Я помню чудное мгновенье:

Передо мной явилась ты,

Как мимолётное виденье,

Как Гений чистой красоты… и проч.

И другое:

Я ехал к вам, живые сны…

Вдохновительница этих стихов показывала мне последнее стихотворение в подлиннике, не знаю почему, изорванном в клочки, на которых однакож можно было рассмотреть, что эти три, повидимому, так легко вылившиеся строфы, стоили Пушкину немалого труда. В них было такое множество переделок, помарок, как ни в одной из случившихся мне видеть рукописей поэта.

На этих же вечерах мне неоднократно случалось слышать продолжительные и упорные прения Пушкина с Мицкевичем, то на русском, то на французском языке. Первый говорил с жаром, часто остроумно, но с запинками, второй тихо, плавно и всегда очень логично.

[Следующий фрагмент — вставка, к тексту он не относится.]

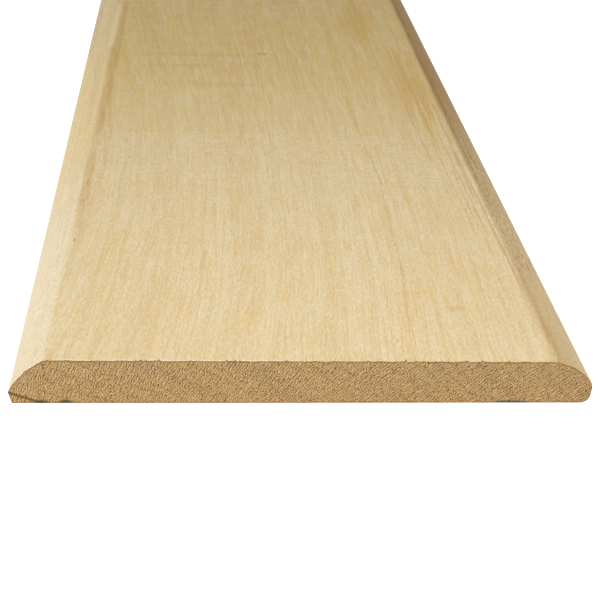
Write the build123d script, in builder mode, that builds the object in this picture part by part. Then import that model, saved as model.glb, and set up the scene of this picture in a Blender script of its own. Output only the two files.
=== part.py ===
from build123d import *
from math import atan2, cos, degrees, radians, sin, sqrt, tan
import os

# Threshold reducer strip: one piece of hardwood, moulded on both long edges and sawn square at its ends.
# Millimetres. X runs across the strip, Y along it, Z up, and the origin is the middle of the underside.

# The board
width = 139.7
thickness = 12.7
length = 914.4

# The long rounded bevel that both top edges share, and how steeply each one leaves the top face
bevel_radius = 19.05
left_arris_slope = 23.5
right_arris_slope = 15.0

# The left edge ends in a crisp nose over a flat heel that leans in towards the floor
left_nose_radius = 0.4
left_nose_height = 3.2
left_heel_lean = 11.5
left_corner_ease = 0.4

# The right edge has a blunt round nose, a narrow upright band and a small round heel
right_nose_radius = 4.7625
right_nose_height = 4.0
right_heel_radius = 2.38125


def bevel_centre(arris_slope, nose_radius, nose_height):
    """Centre of a bevel's arc: in from the nose, then height above the underside.

    The arc meets the top face at the arris slope and runs into the nose's arc without a corner.
    """
    centre_height = thickness - bevel_radius * cos(radians(arris_slope))
    apart = bevel_radius - nose_radius
    inset = nose_radius + sqrt(apart**2 - (centre_height - nose_height) ** 2)
    return inset, centre_height


def join_angle(inset, centre_height, nose_radius, nose_height):
    """How far above level the bevel's arc runs into the nose's arc, in degrees."""
    return degrees(atan2(nose_height - centre_height, inset - nose_radius))


left_inset, left_centre_height = bevel_centre(left_arris_slope, left_nose_radius, left_nose_height)
left_join = join_angle(left_inset, left_centre_height, left_nose_radius, left_nose_height)
left_nose_x = -width / 2 + left_nose_radius

right_inset, right_centre_height = bevel_centre(right_arris_slope, right_nose_radius, right_nose_height)
right_join = join_angle(right_inset, right_centre_height, right_nose_radius, right_nose_height)
right_nose_x = width / 2 - right_nose_radius
right_heel_x = width / 2 - right_heel_radius

# Where the leaning heel starts on the left nose, and where it meets the underside
heel_top_x = left_nose_x - left_nose_radius * cos(radians(left_heel_lean))
heel_top_height = left_nose_height - left_nose_radius * sin(radians(left_heel_lean))
heel_foot_x = heel_top_x + heel_top_height * tan(radians(left_heel_lean))

with BuildPart() as threshold_strip:
    with BuildSketch(Plane.XZ) as section:
        with BuildLine() as outline:
            underside = Line((heel_foot_x, 0), (right_heel_x, 0))
            right_heel = CenterArc(
                center=(right_heel_x, right_heel_radius),
                radius=right_heel_radius,
                start_angle=-90,
                arc_size=90,
            )
            right_nose = CenterArc(
                center=(right_nose_x, right_nose_height),
                radius=right_nose_radius,
                start_angle=0,
                arc_size=right_join,
            )
            right_band = Line(right_heel @ 1, right_nose @ 0)
            right_bevel = CenterArc(
                center=(width / 2 - right_inset, right_centre_height),
                radius=bevel_radius,
                start_angle=right_join,
                arc_size=90 - right_arris_slope - right_join,
            )
            left_bevel = CenterArc(
                center=(-width / 2 + left_inset, left_centre_height),
                radius=bevel_radius,
                start_angle=90 + left_arris_slope,
                arc_size=90 - left_arris_slope - left_join,
            )
            top_face = Line(right_bevel @ 1, left_bevel @ 0)
            left_nose = CenterArc(
                center=(left_nose_x, left_nose_height),
                radius=left_nose_radius,
                start_angle=180 - left_join,
                arc_size=left_join + left_heel_lean,
            )
            left_heel = Line(left_nose @ 1, underside @ 0)
        make_face()
        heel_foot = section.vertices().group_by(Axis.Y)[0].sort_by(Axis.X)[0]
        fillet(heel_foot, radius=left_corner_ease)
    extrude(amount=length / 2, both=True)

threshold_strip.part.label = "threshold_strip"

os.makedirs("parts", exist_ok=True)
export_step(threshold_strip.part, "parts/threshold_strip.step")
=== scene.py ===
import math

import bpy
from mathutils import Matrix, Vector, noise


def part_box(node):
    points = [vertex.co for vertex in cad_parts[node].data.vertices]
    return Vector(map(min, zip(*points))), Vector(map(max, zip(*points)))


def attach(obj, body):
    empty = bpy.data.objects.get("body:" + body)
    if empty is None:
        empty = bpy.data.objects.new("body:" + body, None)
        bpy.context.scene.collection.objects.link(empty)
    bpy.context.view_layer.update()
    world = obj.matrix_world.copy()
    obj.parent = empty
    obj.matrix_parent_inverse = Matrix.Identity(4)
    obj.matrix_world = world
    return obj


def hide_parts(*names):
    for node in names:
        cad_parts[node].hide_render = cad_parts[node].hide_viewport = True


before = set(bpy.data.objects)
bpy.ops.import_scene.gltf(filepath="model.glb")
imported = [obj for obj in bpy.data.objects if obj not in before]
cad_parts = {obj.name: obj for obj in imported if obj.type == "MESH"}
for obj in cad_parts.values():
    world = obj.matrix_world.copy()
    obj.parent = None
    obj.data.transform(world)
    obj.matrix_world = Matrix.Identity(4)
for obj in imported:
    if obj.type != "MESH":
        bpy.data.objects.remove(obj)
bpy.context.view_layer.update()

# A threshold strip of pale hardwood: one board, moulded along both long edges, sanded, and sawn square at its
# ends. The section is worked in millimetres, and the meshes are in metres.
MM = 0.001
strip_low, strip_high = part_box("threshold_strip")
WIDTH = (strip_high.x - strip_low.x) / MM
THICKNESS = (strip_high.z - strip_low.z) / MM
LENGTH = (strip_high.y - strip_low.y) / MM

# The moulded edges
BEVEL_RADIUS = 19.05
LEFT_ARRIS_SLOPE = math.radians(23.5)
LEFT_NOSE_RADIUS = 0.4
LEFT_NOSE_HEIGHT = 3.2
LEFT_HEEL_LEAN = math.radians(11.5)
RIGHT_ARRIS_SLOPE = math.radians(15.0)
RIGHT_NOSE_RADIUS = 4.7625
RIGHT_NOSE_HEIGHT = 4.0
RIGHT_HEEL_RADIUS = 2.38125
# Half way up the narrow upright band between the right nose and its heel
RIGHT_BAND_HEIGHT = (RIGHT_NOSE_HEIGHT + RIGHT_HEEL_RADIUS) / 2
# How much the corner between the left heel and the underside is rounded off
HEEL_EASE = 0.16

# How far sanding moved each arris in from its place: a slow sweep along the strip, its length, and how far
# from the near end it starts
LEFT_SWEEP = 2.4
LEFT_SWEEP_LENGTH = 850.0
LEFT_SWEEP_START = 58.0
RIGHT_SWEEP = -0.9
RIGHT_SWEEP_LENGTH = 1200.0
RIGHT_SWEEP_START = 50.0
# How far each arris wavers about its sweep, over what distance, and where in the noise each side reads it
ARRIS_WAVER = 0.35
ARRIS_WAVER_LENGTH = 28.0
WAVER_SIDE_SHIFT = 5.3
LEFT_WAVER_SEED = 15.3
RIGHT_WAVER_SEED = 23.8
# How far to either side of an arris its corner is rounded
LEFT_ARRIS_REACH = 0.75
RIGHT_ARRIS_REACH = 1.5

# How the saw left the ends: fine pits all over, an upper arris worn back and down, and chips out of it. Each
# is drawn from a noise. The near end reads it this far to one side of 0, and the far end as far to the other.
SAW_PIT_DEPTH = 0.07
SAW_PIT_SIZE = 0.45
SAW_PIT_SHIFT = 7.0
CHIP_DEPTH = 1.1
CHIP_SIZE = 0.6
CHIP_SHIFT = 3.0
WORN_BACK = 0.3
WORN_DOWN = 0.25
WORN_SIZE = 2.5
WORN_SHIFT = 9.0
WORN_SEED = 4.0
# The wear dies out towards each long edge, over this distance in from it
WORN_FADE = 2.0

# Mesh spacing along the strip: how far apart its rows are, and how far from each sawn end they become even
ROW_SPACING = 5.0
SETTLED_ROW = 1.5
# Mesh spacing across the strip: columns round a nose, over a bevel, to either side of an arris, and on the
# flat, where only the rows beside a sawn end have the fine ones
NOSE_STEPS = 15
BEVEL_STEPS = 22
CREST_STEP = 0.3
CREST_STEPS = 5
COARSE_STEPS = 20
FINE_PER_COARSE = 18
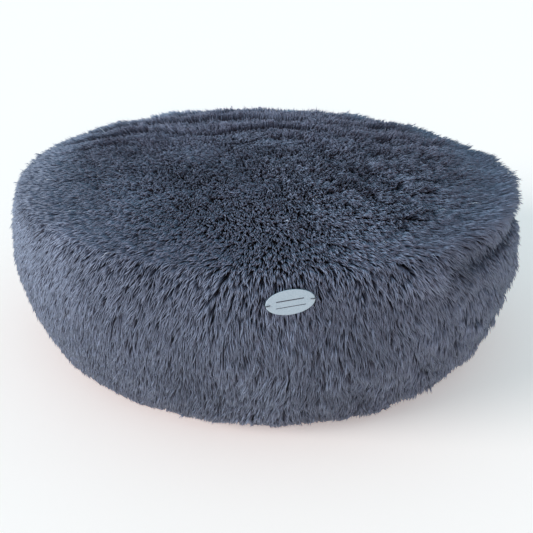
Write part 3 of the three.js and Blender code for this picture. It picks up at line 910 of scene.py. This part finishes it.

Мицкевича я встретил в первый раз на вечере у В. Н. Щастного, хорошего переводчика нескольких его стихотворений. Поэт, тогда уже знаменитый, молча курил в уголку, так что я не вдруг его заметил. Когда же был ему представлен, он произвёл на меня самое приятное впечатление своею скромною приветливостью и добродушною простотою обращения. После этого знакомства я бывал и у него и всегда с особенным удовольствием. В сороковых годах, по напечатании моей поэмы «Смерть Пери», какой-то приезжий из Варшавы сообщил моему отцу помещённый в одном из польских журналов перевод большого отрывка из этой поэмы, уверяя, что он переведён Мицкевичем. Справедливо ли это, я, к сожалению, не имел возможности удостовериться, но перевод верен и необыкновенно хорош.

Обращаюсь ещё к статье г. В. Б. Каким образом мог я померещиться ему на вечере у Воейкова в такое время, когда меня уже вовсе не было в Петербурге? Из статьи видно, что этот вечер был после смерти барона Дельвига, а я, уезжая из Петербурга, оставил барона ещё в живых. Это первое; а второе то, что у Воейкова я не только вовсе не бывал, но по особенной случайности нигде и никогда его не видал.

Много ещё невероятностей я бы мог указать в упоминаниях г. В. Б. обо мне и о некоторых других, хорошо мне известных, лицах; но, кажется, я уже разъяснил слишком достаточно, какого доверия заслуживают его воспоминания.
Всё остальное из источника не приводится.